Conducting user research at the beginning of a project provides crucial information about the users, their tasks, their tools, and their environment, enabling you to design an effective and satisfying user experience. Beginning the design process with a deep understanding of users lets you make much better design decisions. Then, later on, you can do usability testing to evaluate and refine the design.
Solutions
To avoid doing usability testing when you should be doing user research:
- Educate your project team about the value of conducting user research and how it will save time and rework later in the project.
- Whenever appropriate, try to convince your team to allocate time for user research rather than just usability testing.

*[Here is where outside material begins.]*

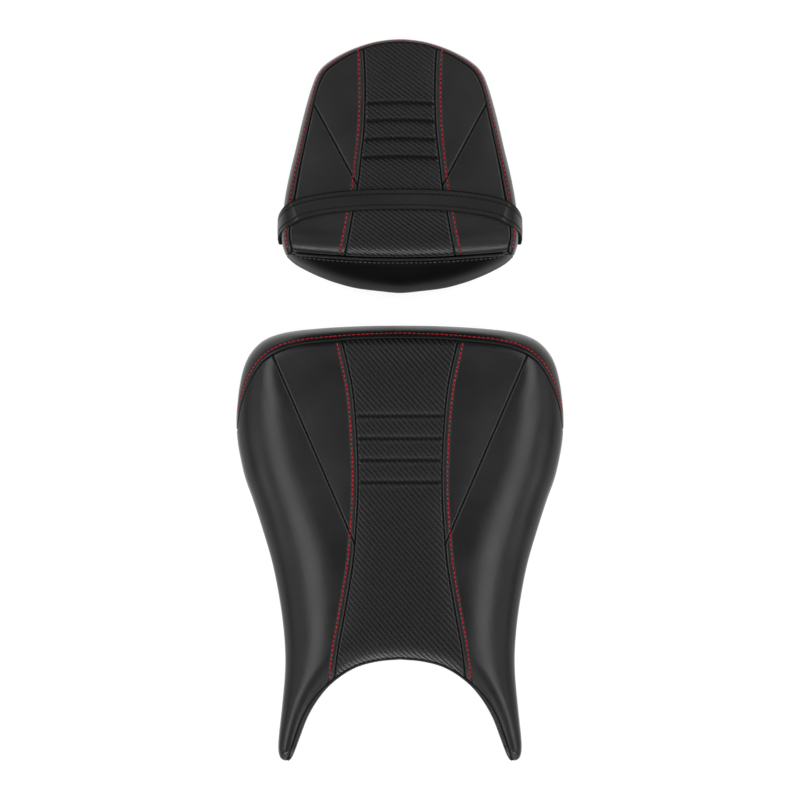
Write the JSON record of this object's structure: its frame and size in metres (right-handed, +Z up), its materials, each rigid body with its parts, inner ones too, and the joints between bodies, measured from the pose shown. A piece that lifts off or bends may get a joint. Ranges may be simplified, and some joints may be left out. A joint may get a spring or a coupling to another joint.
{
  "type": "motorcycle seat",
  "caption": "Two-piece sport motorcycle seat: a rider seat with front horns around a tank cut-out, and a tapered pillion seat with a grab strap.",
  "frame": {"origin": "on the ground, under the middle of the whole two-seat layout's box", "axes": "+Y runs to the rear of the motorcycle, +X to the rider's left, +Z up from the ground the bumpers stand on"},
  "size_m": [0.327, 0.722, 0.086],
  "materials": {
    "moulded_pan": "black moulded polypropylene",
    "seat_foam": "moulded open-cell foam",
    "carbon_vinyl": "black vinyl with an embossed twill weave",
    "plain_vinyl": "black vinyl with a fine grain",
    "strap_vinyl": "black vinyl over webbing",
    "red_thread": "bonded polyester thread",
    "bumper_rubber": "moulded black rubber",
    "black_steel": "black powder coat",
    "steel": "zinc plated"
  },
  "bodies": {
    "rider_seat": {"rider_base_pan": "moulded_pan", "rider_foam": "seat_foam", "rider_center_panel": "carbon_vinyl", "rider_wedge_left": "plain_vinyl", "rider_wedge_right": "plain_vinyl", "rider_side_left": "plain_vinyl", "rider_side_right": "plain_vinyl", "rider_rear_band": "plain_vinyl", "rider_front_facing": "plain_vinyl", "rider_hem": "plain_vinyl", "rider_center_stitching": "red_thread", "rider_rear_stitching": "red_thread", "rider_staples": "steel", "rider_bumpers": "bumper_rubber", "rider_bracket_left": "steel", "rider_bracket_right": "steel", "rider_weld_nuts": "steel", "rider_bracket_screws": "steel", "rider_rear_tongue": "black_steel"},
    "pillion_seat": {"pillion_base_pan": "moulded_pan", "pillion_foam": "seat_foam", "pillion_center_panel": "carbon_vinyl", "pillion_wedge_left": "plain_vinyl", "pillion_wedge_right": "plain_vinyl", "pillion_outer_left": "plain_vinyl", "pillion_outer_right": "plain_vinyl", "pillion_side_band": "plain_vinyl", "pillion_front_skirt": "plain_vinyl", "pillion_piping": "plain_vinyl", "pillion_hem": "plain_vinyl", "pillion_center_stitching": "red_thread", "pillion_band_stitching": "red_thread", "pillion_staples": "steel", "pillion_bumpers": "bumper_rubber", "pillion_front_hooks": "moulded_pan", "pillion_striker_plate": "steel", "pillion_striker": "steel", "pillion_striker_screws": "steel", "strap_end_tabs": "strap_vinyl", "strap_washers": "steel", "strap_bolts": "steel"},
    "strap": {"grab_strap": "strap_vinyl"}
  },
  "joints": [
    {"name": "pillion_lift_off", "type": "slide", "parent": "rider_seat", "child": "pillion_seat", "axis": [0, 0, 1], "range_m": [0, 0.15]},
    {"name": "strap_lift", "type": "slide", "parent": "pillion_seat", "child": "strap", "axis": [0, 0, 1], "range_m": [0, 0.02], "deforming": ["grab_strap"]}
  ]
}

- If there’s no time for user-research tasks at the beginning of a project, try to conduct user research between projects, so you can gather helpful information about users that you can use across multiple projects.
We Don’t Need to Understand the Users
Unfortunately, it’s recently become fashionable among some UX designers to arrogantly reject the need to understand users. These people champion genius design, citing people like Steve Jobs, who supposedly didn’t listen to users. What they’ve misunderstood is that user research isn’t about simply listening to users and doing what they tell you to do. Innovations and great design aren’t the result of slavishly following users’ suggestions; they come from designing with a thorough understanding of users and their needs.
Solutions
To overcome the misconception that user research is unnecessary:
- Recognize that people with this attitude may be hard to convince. If you think designers have the misconception that user research will tell them what to design, emphasize the fact that user research provides useful information about people and what they need, but it’s still up to the designer to create a design to meet their needs.
- If you still can’t convince a genius designer to do user research, try to convince the project team to conduct usability testing. Both the results of the testing and participants’ comments will reveal the lack of wisdom in designing without an understanding of users.